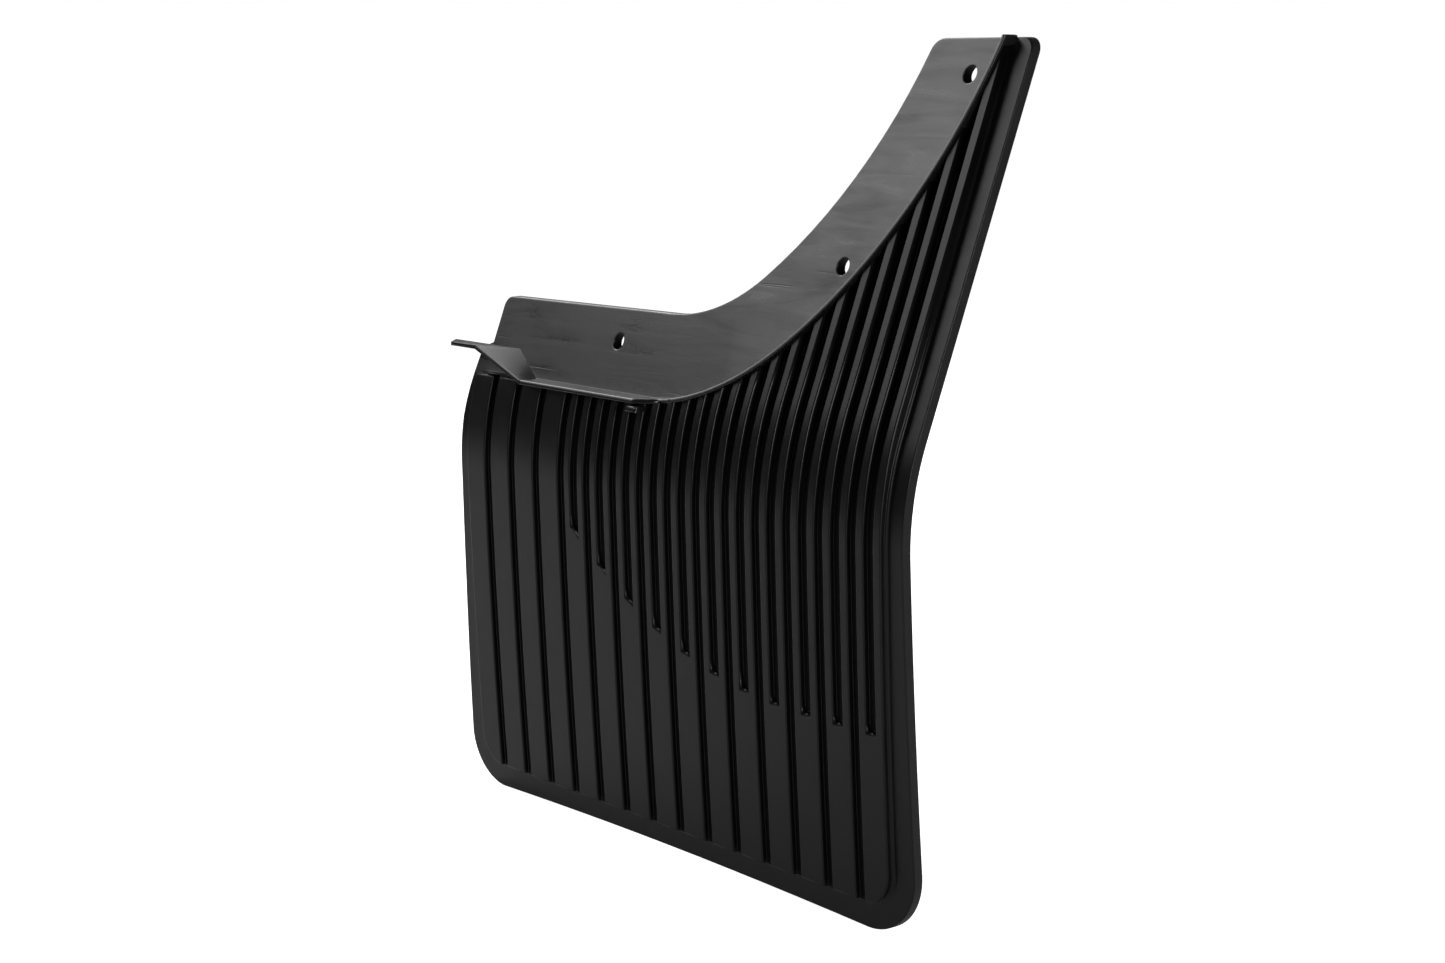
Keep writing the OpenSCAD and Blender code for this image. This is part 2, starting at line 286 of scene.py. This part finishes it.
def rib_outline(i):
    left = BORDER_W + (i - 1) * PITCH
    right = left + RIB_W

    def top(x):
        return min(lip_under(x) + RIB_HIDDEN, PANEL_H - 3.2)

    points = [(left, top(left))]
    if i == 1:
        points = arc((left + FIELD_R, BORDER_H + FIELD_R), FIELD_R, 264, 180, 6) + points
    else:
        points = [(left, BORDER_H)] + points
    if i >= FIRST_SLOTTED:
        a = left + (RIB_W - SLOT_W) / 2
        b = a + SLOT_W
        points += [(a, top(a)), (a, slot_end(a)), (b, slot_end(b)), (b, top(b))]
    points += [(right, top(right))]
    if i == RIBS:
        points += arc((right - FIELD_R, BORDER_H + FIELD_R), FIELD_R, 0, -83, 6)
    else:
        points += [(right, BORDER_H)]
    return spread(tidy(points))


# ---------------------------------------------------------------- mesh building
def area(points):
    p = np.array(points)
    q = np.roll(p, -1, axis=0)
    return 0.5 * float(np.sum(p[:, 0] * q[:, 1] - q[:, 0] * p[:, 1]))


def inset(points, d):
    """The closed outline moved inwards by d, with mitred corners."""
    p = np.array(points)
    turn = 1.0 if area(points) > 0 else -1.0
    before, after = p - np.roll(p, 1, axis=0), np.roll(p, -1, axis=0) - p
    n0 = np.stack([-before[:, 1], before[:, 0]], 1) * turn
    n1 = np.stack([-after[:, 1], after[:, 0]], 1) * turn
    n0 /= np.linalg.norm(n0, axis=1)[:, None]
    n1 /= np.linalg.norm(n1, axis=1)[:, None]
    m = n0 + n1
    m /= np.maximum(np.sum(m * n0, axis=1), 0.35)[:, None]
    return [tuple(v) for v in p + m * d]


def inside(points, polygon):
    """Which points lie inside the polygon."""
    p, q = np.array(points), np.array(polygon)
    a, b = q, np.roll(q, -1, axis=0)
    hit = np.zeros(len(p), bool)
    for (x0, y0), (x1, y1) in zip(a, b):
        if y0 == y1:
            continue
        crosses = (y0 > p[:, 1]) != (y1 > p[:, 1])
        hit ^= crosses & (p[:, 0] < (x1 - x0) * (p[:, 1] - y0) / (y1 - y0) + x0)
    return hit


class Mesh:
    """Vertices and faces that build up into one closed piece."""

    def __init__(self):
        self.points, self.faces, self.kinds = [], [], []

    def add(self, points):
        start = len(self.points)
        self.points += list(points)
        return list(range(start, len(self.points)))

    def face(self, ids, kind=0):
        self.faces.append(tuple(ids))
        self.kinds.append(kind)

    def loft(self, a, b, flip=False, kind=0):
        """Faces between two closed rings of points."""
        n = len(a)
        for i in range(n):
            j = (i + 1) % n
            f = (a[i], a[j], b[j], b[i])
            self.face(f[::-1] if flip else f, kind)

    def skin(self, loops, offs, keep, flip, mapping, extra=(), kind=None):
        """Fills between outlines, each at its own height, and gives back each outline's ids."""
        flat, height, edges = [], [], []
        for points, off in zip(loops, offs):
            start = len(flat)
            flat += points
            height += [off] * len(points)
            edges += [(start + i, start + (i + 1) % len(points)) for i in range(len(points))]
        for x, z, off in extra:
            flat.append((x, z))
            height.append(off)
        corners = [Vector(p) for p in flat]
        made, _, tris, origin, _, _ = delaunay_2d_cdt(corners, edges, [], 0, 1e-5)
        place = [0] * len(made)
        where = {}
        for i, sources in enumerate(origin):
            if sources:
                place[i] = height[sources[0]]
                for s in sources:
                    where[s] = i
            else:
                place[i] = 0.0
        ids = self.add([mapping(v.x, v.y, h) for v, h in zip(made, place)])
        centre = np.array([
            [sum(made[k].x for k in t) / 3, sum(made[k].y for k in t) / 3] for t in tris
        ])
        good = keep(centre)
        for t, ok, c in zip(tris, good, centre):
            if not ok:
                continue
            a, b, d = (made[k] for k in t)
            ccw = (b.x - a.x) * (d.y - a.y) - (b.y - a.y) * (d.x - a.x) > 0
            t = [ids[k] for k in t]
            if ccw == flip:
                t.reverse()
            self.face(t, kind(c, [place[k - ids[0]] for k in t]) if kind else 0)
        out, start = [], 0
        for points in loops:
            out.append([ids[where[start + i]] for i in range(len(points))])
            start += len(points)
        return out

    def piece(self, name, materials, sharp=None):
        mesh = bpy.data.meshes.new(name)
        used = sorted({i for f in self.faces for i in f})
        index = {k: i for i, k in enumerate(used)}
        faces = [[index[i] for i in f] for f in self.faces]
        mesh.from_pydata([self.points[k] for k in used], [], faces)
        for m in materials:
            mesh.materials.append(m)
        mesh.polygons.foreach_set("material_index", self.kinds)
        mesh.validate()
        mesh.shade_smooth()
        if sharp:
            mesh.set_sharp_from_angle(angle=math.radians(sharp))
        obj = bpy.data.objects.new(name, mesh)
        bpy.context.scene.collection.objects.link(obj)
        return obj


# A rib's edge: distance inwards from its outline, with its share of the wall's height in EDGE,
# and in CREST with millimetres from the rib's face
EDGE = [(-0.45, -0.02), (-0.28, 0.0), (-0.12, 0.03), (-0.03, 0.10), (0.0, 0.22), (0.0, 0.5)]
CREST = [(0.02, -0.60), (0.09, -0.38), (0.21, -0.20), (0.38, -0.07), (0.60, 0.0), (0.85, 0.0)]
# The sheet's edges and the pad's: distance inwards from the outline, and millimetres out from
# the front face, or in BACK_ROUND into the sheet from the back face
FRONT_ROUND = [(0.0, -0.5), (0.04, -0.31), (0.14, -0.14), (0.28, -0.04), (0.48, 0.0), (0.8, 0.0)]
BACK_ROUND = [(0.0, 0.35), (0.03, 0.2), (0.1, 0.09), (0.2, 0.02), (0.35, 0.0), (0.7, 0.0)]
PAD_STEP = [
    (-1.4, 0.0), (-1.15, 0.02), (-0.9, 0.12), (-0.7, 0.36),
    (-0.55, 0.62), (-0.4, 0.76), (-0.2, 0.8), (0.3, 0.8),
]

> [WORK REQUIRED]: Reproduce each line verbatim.

> [SOLUTION BELOW]:
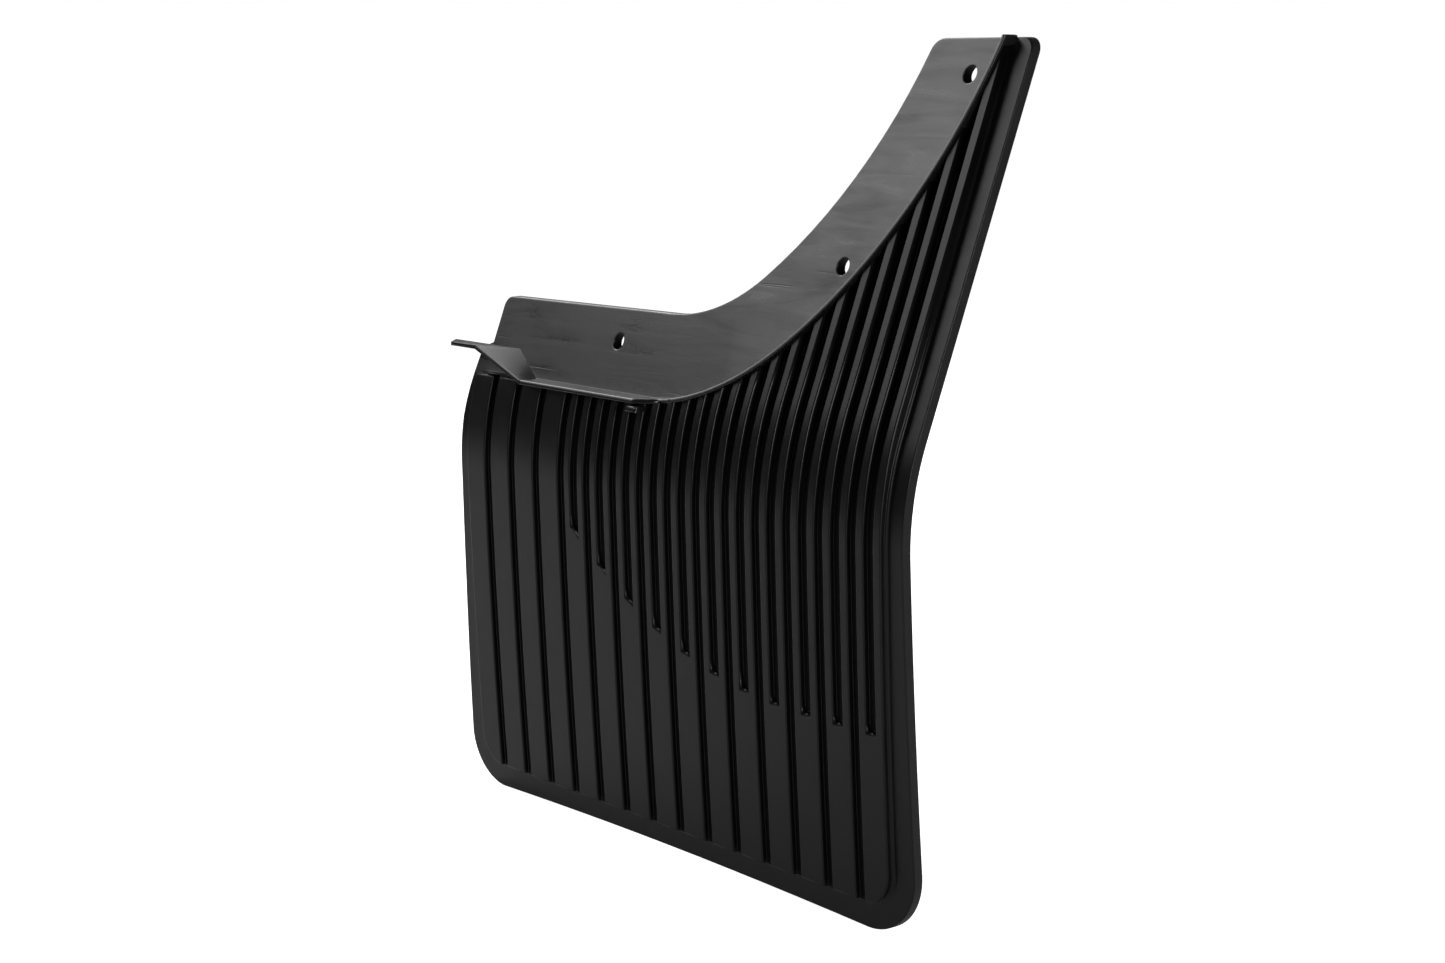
Keep writing the OpenSCAD and Blender code for this image. This is part 2, starting at line 286 of scene.py. This part finishes it.
def rib_outline(i):
    left = BORDER_W + (i - 1) * PITCH
    right = left + RIB_W

    def top(x):
        return min(lip_under(x) + RIB_HIDDEN, PANEL_H - 3.2)

    points = [(left, top(left))]
    if i == 1:
        points = arc((left + FIELD_R, BORDER_H + FIELD_R), FIELD_R, 264, 180, 6) + points
    else:
        points = [(left, BORDER_H)] + points
    if i >= FIRST_SLOTTED:
        a = left + (RIB_W - SLOT_W) / 2
        b = a + SLOT_W
        points += [(a, top(a)), (a, slot_end(a)), (b, slot_end(b)), (b, top(b))]
    points += [(right, top(right))]
    if i == RIBS:
        points += arc((right - FIELD_R, BORDER_H + FIELD_R), FIELD_R, 0, -83, 6)
    else:
        points += [(right, BORDER_H)]
    return spread(tidy(points))


# ---------------------------------------------------------------- mesh building
def area(points):
    p = np.array(points)
    q = np.roll(p, -1, axis=0)
    return 0.5 * float(np.sum(p[:, 0] * q[:, 1] - q[:, 0] * p[:, 1]))


def inset(points, d):
    """The closed outline moved inwards by d, with mitred corners."""
    p = np.array(points)
    turn = 1.0 if area(points) > 0 else -1.0
    before, after = p - np.roll(p, 1, axis=0), np.roll(p, -1, axis=0) - p
    n0 = np.stack([-before[:, 1], before[:, 0]], 1) * turn
    n1 = np.stack([-after[:, 1], after[:, 0]], 1) * turn
    n0 /= np.linalg.norm(n0, axis=1)[:, None]
    n1 /= np.linalg.norm(n1, axis=1)[:, None]
    m = n0 + n1
    m /= np.maximum(np.sum(m * n0, axis=1), 0.35)[:, None]
    return [tuple(v) for v in p + m * d]


def inside(points, polygon):
    """Which points lie inside the polygon."""
    p, q = np.array(points), np.array(polygon)
    a, b = q, np.roll(q, -1, axis=0)
    hit = np.zeros(len(p), bool)
    for (x0, y0), (x1, y1) in zip(a, b):
        if y0 == y1:
            continue
        crosses = (y0 > p[:, 1]) != (y1 > p[:, 1])
        hit ^= crosses & (p[:, 0] < (x1 - x0) * (p[:, 1] - y0) / (y1 - y0) + x0)
    return hit


class Mesh:
    """Vertices and faces that build up into one closed piece."""

    def __init__(self):
        self.points, self.faces, self.kinds = [], [], []

    def add(self, points):
        start = len(self.points)
        self.points += list(points)
        return list(range(start, len(self.points)))

    def face(self, ids, kind=0):
        self.faces.append(tuple(ids))
        self.kinds.append(kind)

    def loft(self, a, b, flip=False, kind=0):
        """Faces between two closed rings of points."""
        n = len(a)
        for i in range(n):
            j = (i + 1) % n
            f = (a[i], a[j], b[j], b[i])
            self.face(f[::-1] if flip else f, kind)

    def skin(self, loops, offs, keep, flip, mapping, extra=(), kind=None):
        """Fills between outlines, each at its own height, and gives back each outline's ids."""
        flat, height, edges = [], [], []
        for points, off in zip(loops, offs):
            start = len(flat)
            flat += points
            height += [off] * len(points)
            edges += [(start + i, start + (i + 1) % len(points)) for i in range(len(points))]
        for x, z, off in extra:
            flat.append((x, z))
            height.append(off)
        corners = [Vector(p) for p in flat]
        made, _, tris, origin, _, _ = delaunay_2d_cdt(corners, edges, [], 0, 1e-5)
        place = [0] * len(made)
        where = {}
        for i, sources in enumerate(origin):
            if sources:
                place[i] = height[sources[0]]
                for s in sources:
                    where[s] = i
            else:
                place[i] = 0.0
        ids = self.add([mapping(v.x, v.y, h) for v, h in zip(made, place)])
        centre = np.array([
            [sum(made[k].x for k in t) / 3, sum(made[k].y for k in t) / 3] for t in tris
        ])
        good = keep(centre)
        for t, ok, c in zip(tris, good, centre):
            if not ok:
                continue
            a, b, d = (made[k] for k in t)
            ccw = (b.x - a.x) * (d.y - a.y) - (b.y - a.y) * (d.x - a.x) > 0
            t = [ids[k] for k in t]
            if ccw == flip:
                t.reverse()
            self.face(t, kind(c, [place[k - ids[0]] for k in t]) if kind else 0)
        out, start = [], 0
        for points in loops:
            out.append([ids[where[start + i]] for i in range(len(points))])
            start += len(points)
        return out

    def piece(self, name, materials, sharp=None):
        mesh = bpy.data.meshes.new(name)
        used = sorted({i for f in self.faces for i in f})
        index = {k: i for i, k in enumerate(used)}
        faces = [[index[i] for i in f] for f in self.faces]
        mesh.from_pydata([self.points[k] for k in used], [], faces)
        for m in materials:
            mesh.materials.append(m)
        mesh.polygons.foreach_set("material_index", self.kinds)
        mesh.validate()
        mesh.shade_smooth()
        if sharp:
            mesh.set_sharp_from_angle(angle=math.radians(sharp))
        obj = bpy.data.objects.new(name, mesh)
        bpy.context.scene.collection.objects.link(obj)
        return obj


# A rib's edge: distance inwards from its outline, with its share of the wall's height in EDGE,
# and in CREST with millimetres from the rib's face
EDGE = [(-0.45, -0.02), (-0.28, 0.0), (-0.12, 0.03), (-0.03, 0.10), (0.0, 0.22), (0.0, 0.5)]
CREST = [(0.02, -0.60), (0.09, -0.38), (0.21, -0.20), (0.38, -0.07), (0.60, 0.0), (0.85, 0.0)]
# The sheet's edges and the pad's: distance inwards from the outline, and millimetres out from
# the front face, or in BACK_ROUND into the sheet from the back face
FRONT_ROUND = [(0.0, -0.5), (0.04, -0.31), (0.14, -0.14), (0.28, -0.04), (0.48, 0.0), (0.8, 0.0)]
BACK_ROUND = [(0.0, 0.35), (0.03, 0.2), (0.1, 0.09), (0.2, 0.02), (0.35, 0.0), (0.7, 0.0)]
PAD_STEP = [
    (-1.4, 0.0), (-1.15, 0.02), (-0.9, 0.12), (-0.7, 0.36),
    (-0.55, 0.62), (-0.4, 0.76), (-0.2, 0.8), (0.3, 0.8),
]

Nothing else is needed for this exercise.